Michael Leaf

He/his

Professor Emerit

Michael Leaf is a Professor Emeritus of SCARP, as well as the former Director of the Centre for Southeast Asia Research (CSEAR), a constituent part of UBC's Institute of Asian Research.

The focus of his research and teaching has regarded urbanization and planning in cities of developing countries, with particular interest in Asian cities. Since his doctoral research on land development in Jakarta, Indonesia, Dr. Leaf has been extensively involved in urbanization research and capacity building projects in Indonesia, Vietnam, Thailand, China and Sri Lanka.

Major Areas of Expertise

Analysis and planning for societies in the midst of their urban transitions, with particular attention to cases in Asia. 

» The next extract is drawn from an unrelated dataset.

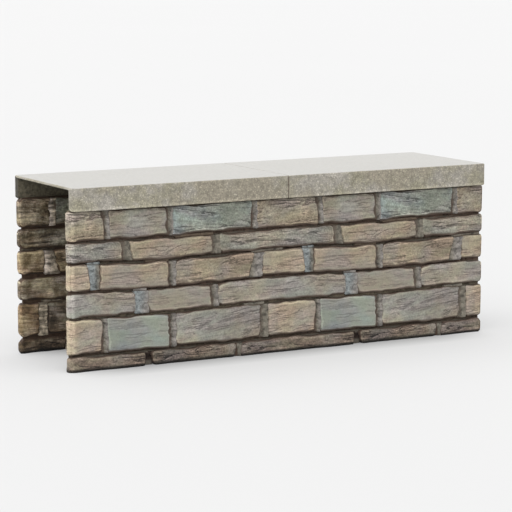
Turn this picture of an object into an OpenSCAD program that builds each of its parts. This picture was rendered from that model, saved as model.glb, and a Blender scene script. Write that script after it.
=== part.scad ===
// A hollow length of low stone wall, two bays long. Two thin leaves of coursed stone stand on
// either side of an open core, and two channel-shaped coping slabs cap them and tie them
// together. Both ends are open, so another length can run on from either one.
// Origin: on the ground, at the centre of the length and the width. +X runs along the wall,
// the front leaf is on the -Y side and +Z is up.

/* [Wall] */
// Length of one bay, which takes one coping slab and half a joint at each of its ends
bay_length = 1000; // [600:10:1500]
// Width over the outer faces of the two leaves
wall_width = 540; // [300:10:900]
// Thickness of each leaf of stone
leaf_thickness = 48; // [40:1:80]
// Radius of the outer corner where a leaf turns round each end
end_radius = 20; // [8:1:34]
// Chamfer that stands for the worn arrises along the outer face of each course
outer_arris = 9; // [2:1:14]
// The same along the inner face
inner_arris = 9; // [2:1:14]

/* [Courses, from the ground up] */
// Height of the thin base course
course_1_height = 57; // [40:1:180]
// Height of the second course, the tallest
course_2_height = 140; // [40:1:180]
// Height of the third course
course_3_height = 93; // [40:1:180]
// Height of the fourth course
course_4_height = 103; // [40:1:180]
// Height of the fifth course
course_5_height = 79; // [40:1:180]
// Height of the top course, under the coping
course_6_height = 117; // [40:1:180]

/* [Mortar] */
// Height of each bed of mortar between two courses
bed_height = 12; // [6:1:20]
// Height of the thin bed that the coping sits on
coping_bed_height = 5; // [3:1:12]
// How far the mortar lies back from a leaf's outer face
outer_recess = 15; // [6:1:16]
// How far the mortar lies back from a leaf's inner face
inner_recess = 10; // [2:1:14]
// How far the mortar stops short of a leaf's two ends
end_recess = 8; // [4:1:24]

/* [Coping] */
// Height of the coping's edge
coping_height = 96; // [60:1:140]
// How far the coping stands out past each leaf
overhang = 18; // [5:1:20]
// Thickness of the coping's hanging rims, which bear on the leaves
rim_thickness = 36; // [35:1:60]
// Thickness of the coping's top
top_thickness = 10; // [10:1:30]
// How far the coping stops short of the leaves' ends, which leaves room for mortar between lengths
coping_setback = 7.5; // [2:0.5:15]
// Radius of the coping's upright corners
coping_corner = 10; // [4:1:20]
// Radius of the coping's top edge
coping_edge = 5; // [2:1:10]
// Width of the mortar joint between the two coping slabs
coping_joint_width = 4; // [2:1:10]
// How far that joint's mortar lies back from the coping's faces
coping_joint_recess = 3; // [1:1:4]

/* [Hidden] */
COURSES = [
    course_1_height, course_2_height, course_3_height,
    course_4_height, course_5_height, course_6_height
];
BEDS = [bed_height, bed_height, bed_height, bed_height, bed_height, coping_bed_height];
wall_length = 2 * bay_length;
coping_width = wall_width + 2 * overhang;
// Heights of the underside of course n and of the bed on top of it, counting from 1 at the ground
function course_bottom(n) = n == 1 ? 0 : bed_bottom(n - 1) + BEDS[n - 2];
function bed_bottom(n) = course_bottom(n) + COURSES[n - 1];
coping_bottom = bed_bottom(6) + BEDS[5];
// How far a cutter runs past the face that it cuts
past = 10;
STONE = "#9a9386";
MORTAR = "#6e675c";
COPING = "#b5ae9c";
$fn = 64;

// ---- one leaf, drawn with its outer face on Y = 0 and its inner face on the +Y side ----

// Plan of a leaf: a long strip whose two outer corners are rounded.
module leaf_plan() {
    translate([-wall_length / 2 + end_radius, 0])
        square([wall_length - 2 * end_radius, leaf_thickness]);
    translate([-wall_length / 2, end_radius])
        square([wall_length, leaf_thickness - end_radius]);
    for (side = [-1, 1])
        translate([side * (wall_length / 2 - end_radius), end_radius])
            circle(r = end_radius);
}

// Section of a course: a block with its four long arrises worn off.
module course_section(height) {
    polygon([
        [outer_arris, 0],
        [leaf_thickness - inner_arris, 0],
        [leaf_thickness, inner_arris],
        [leaf_thickness, height - inner_arris],
        [leaf_thickness - inner_arris, height],
        [outer_arris, height],
        [0, height - outer_arris],
        [0, outer_arris]
    ]);
}

// Course n of the leaf, the whole length of the wall.
module course(n) {
    height = COURSES[n - 1];
    color(STONE)
        translate([0, 0, course_bottom(n)])
            intersection() {
                linear_extrude(height) leaf_plan();
                translate([-wall_length / 2, 0, 0])
                    rotate([90, 0, 90])
                        linear_extrude(wall_length) course_section(height);
            }
}

// The mortar on top of course n, lying back by outer from the outer face and by inner from the inner.
module bed(n, outer, inner) {
    length = wall_length - 2 * end_recess;
    color(MORTAR)
        translate([-length / 2, outer, bed_bottom(n)])
            cube([length, leaf_thickness - outer - inner, BEDS[n - 1]]);
}

// Puts what is drawn for a leaf in its place: the back leaf is the front one turned half round.
module on_leaf(leaf) {
    rotate([0, 0, leaf == "back" ? 180 : 0])
        translate([0, -wall_width / 2, 0])
            children();
}

// ---- the coping, drawn with its underside on Z = 0 ----

// Section of the coping, a channel turned over. An inset draws its joint's mortar, a size smaller.
module coping_section(inset) {
    half = coping_width / 2 - inset;
    top = coping_height - inset;
    hollow = coping_width / 2 - rim_thickness + inset;
    difference() {
        union() {
            translate([-half, inset])
                square([2 * half, top - coping_edge - inset]);
            translate([-half + coping_edge, top - coping_edge])
                square([2 * (half - coping_edge), coping_edge]);
            for (side = [-1, 1])
                translate([side * (half - coping_edge), top - coping_edge])
                    circle(r = coping_edge);
        }
        translate([-hollow, -past])
            square([2 * hollow, coping_height - top_thickness + inset + past]);
    }
}

// Plan of the slab on the +X side, from the joint out to its two rounded end corners.
module slab_plan() {
    start = coping_joint_width / 2;
    end = bay_length - coping_setback;
    half = coping_width / 2;
    translate([start, -half])
        square([end - coping_corner - start, coping_width]);
    translate([start, -half + coping_corner])
        square([end - start, coping_width - 2 * coping_corner]);
    for (side = [-1, 1])
        translate([end - coping_corner, side * (half - coping_corner)])
            circle(r = coping_corner);
}

// The slab on the +X side, whose two rims bear on the leaves.
module coping_slab() {
    color(COPING)
        translate([0, 0, coping_bottom])
            intersection() {
                linear_extrude(coping_height) slab_plan();
                rotate([90, 0, 90])
                    linear_extrude(bay_length) coping_section(0);
            }
}

// The mortar between the two slabs.
module coping_joint() {
    color(MORTAR)
        translate([-coping_joint_width / 2, 0, coping_bottom])
            rotate([90, 0, 90])
                linear_extrude(coping_joint_width) coping_section(coping_joint_recess);
}

// ---- the assembly ----

for (leaf = ["front", "back"]) {
    for (n = [1:6])
        on_leaf(leaf) course(n);
    for (n = [1:5])
        on_leaf(leaf) bed(n, outer_recess, inner_recess);
    on_leaf(leaf) bed(6, outer_arris, inner_arris);
}
rotate([0, 0, 180]) coping_slab();  // coping_left
coping_slab();  // coping_right
coping_joint();
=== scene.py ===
# %% [markdown]
# # A hollow length of stone block wall
# On the real wall two thin leaves of coursed stone stand either side of an open core, under a stone
# coping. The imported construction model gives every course, mortar bed and coping slab at its true
# size. This lesson dresses that frame: blocks laid course by course, mortar raked back between them,
# and two worn coping slabs on top. Nothing here makes the wall larger.

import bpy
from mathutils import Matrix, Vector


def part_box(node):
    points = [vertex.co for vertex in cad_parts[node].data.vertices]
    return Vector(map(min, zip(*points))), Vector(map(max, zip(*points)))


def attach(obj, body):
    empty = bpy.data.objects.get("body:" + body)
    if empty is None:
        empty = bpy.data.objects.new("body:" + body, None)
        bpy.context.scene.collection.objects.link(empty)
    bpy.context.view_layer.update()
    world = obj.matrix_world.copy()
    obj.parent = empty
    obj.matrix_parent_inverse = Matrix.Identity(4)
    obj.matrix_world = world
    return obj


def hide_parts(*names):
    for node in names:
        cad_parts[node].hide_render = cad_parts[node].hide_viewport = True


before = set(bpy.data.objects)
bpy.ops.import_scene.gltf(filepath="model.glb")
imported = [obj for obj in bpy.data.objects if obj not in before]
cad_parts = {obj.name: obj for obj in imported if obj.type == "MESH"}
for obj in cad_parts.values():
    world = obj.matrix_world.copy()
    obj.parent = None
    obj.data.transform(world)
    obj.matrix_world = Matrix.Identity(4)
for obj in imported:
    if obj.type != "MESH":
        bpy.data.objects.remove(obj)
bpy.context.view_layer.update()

# %% Shared measures
import math
import random

import bpy
import numpy as np
from mathutils import Matrix, Vector

BODY = "root"
MM = 0.001
WALL_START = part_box("front_course_1")[0].x
WALL_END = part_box("front_course_1")[1].x
OUTER_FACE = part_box("front_course_1")[0].y
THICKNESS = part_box("front_course_1")[1].y - OUTER_FACE
print(f"leaf {WALL_END - WALL_START:.3f} m long and {THICKNESS / MM:.0f} mm thick")

# %% [markdown]
# ## The view
# The wall is seen from a long way off, a little from the left and a little from above, so that the
# front face, the top and the open left end all show. A long lens keeps the courses nearly parallel.

# %% Camera
VIEW_TURN = math.radians(-29.28)
VIEW_RISE = math.radians(8.23)
VIEW_DISTANCE = 10.1
VIEW_TARGET = Vector((0.004, 0.0, 0.3735))
LENS_MM = 165.2


def place_camera():
    """A camera that looks at the target from the given turn, rise and distance."""
    level = math.cos(VIEW_RISE)
    away = Vector((math.sin(VIEW_TURN) * level, -math.cos(VIEW_TURN) * level, math.sin(VIEW_RISE)))
    camera = bpy.data.objects.new("camera", bpy.data.cameras.new("camera"))
    camera.data.lens = LENS_MM
    camera.data.clip_end = 600
    camera.location = VIEW_TARGET + away * VIEW_DISTANCE
    camera.rotation_euler = away.to_track_quat("Z", "Y").to_euler()
    bpy.context.scene.collection.objects.link(camera)
    bpy.context.scene.camera = camera
    return camera


camera = place_camera()
print("camera at", tuple(round(value, 2) for value in camera.location))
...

Focusing on societies in the middle of their historic shifts to becoming urban – which not incidentally are in those countries conventionally labeled as “developing countries” – challenges dominant notions of sustainability, as the inherently transitional nature of such societies generates very different visions of “what is to be sustained” when compared to those societies which have already completed their shifts to urbanism. The Asian focus of my work is driven by a number of concerns beyond my own personal interest in the region: that examining such changes as are associated with urban transitions is enormously consequential for the people of the region, who in aggregate represent a large portion of the world’s population; that changes within the region have substantial effects on the rest of the world, including Canada and Vancouver; and that focusing on issues of urbanization and development in one part of the “developing world” can bring comparative understanding to bear on the broader concerns of the field of “international development planning” as conventionally understood and taught.

Local regulatory structures and practices and the persistence and reproduction of “informality” and “informalization.” 

Planning as a form of conscious intervention for societal or environmental betterment is generally couched in an understanding of the crucial relation between state and society, or governance, generally speaking. In comparative analysis throughout the erstwhile developing world, one finds a variety of local governance forms and practices that challenge the presumptions of the objective rule of law, indicate the persistence of alternative rule systems, and have critical implications for social exclusion and citizen involvement in local decision–making. Concern for informality, a term used to refer to a range of practices, links into issues of urban poverty, migration, rural–urban linkages, the potential for local economic development, and the local political economy of development. Situating such inquiry in an international comparative framework helps us to understand the implications of globalization – economically, socially, and institutionally – in shaping local outcomes and opportunities.

Infrastructure and urban environments in developing countries. 

We know from our experience both historically and in the present day that the dense spatial concentration of human activities (i.e. urbanization) tends also to concentrate the effects of environmental degradation. This tendency is sharply accentuated in the cities of developing countries today, because of the scale of urbanization and the nature of current technological change. Discussions of urban infrastructure are usually couched in terms of urban services and the provision of public goods, yet infrastructure is also vitally important in environmental terms, for public investment in infrastructure is one of the two means by which governments intervene for the betterment of the urban environment (the other method being regulation). An emphasis on the environmental dimensions of urbanization in poor societies advocates for greater attention to an environmental “brown agenda” in addition to the more conventional focus on the “green agenda.”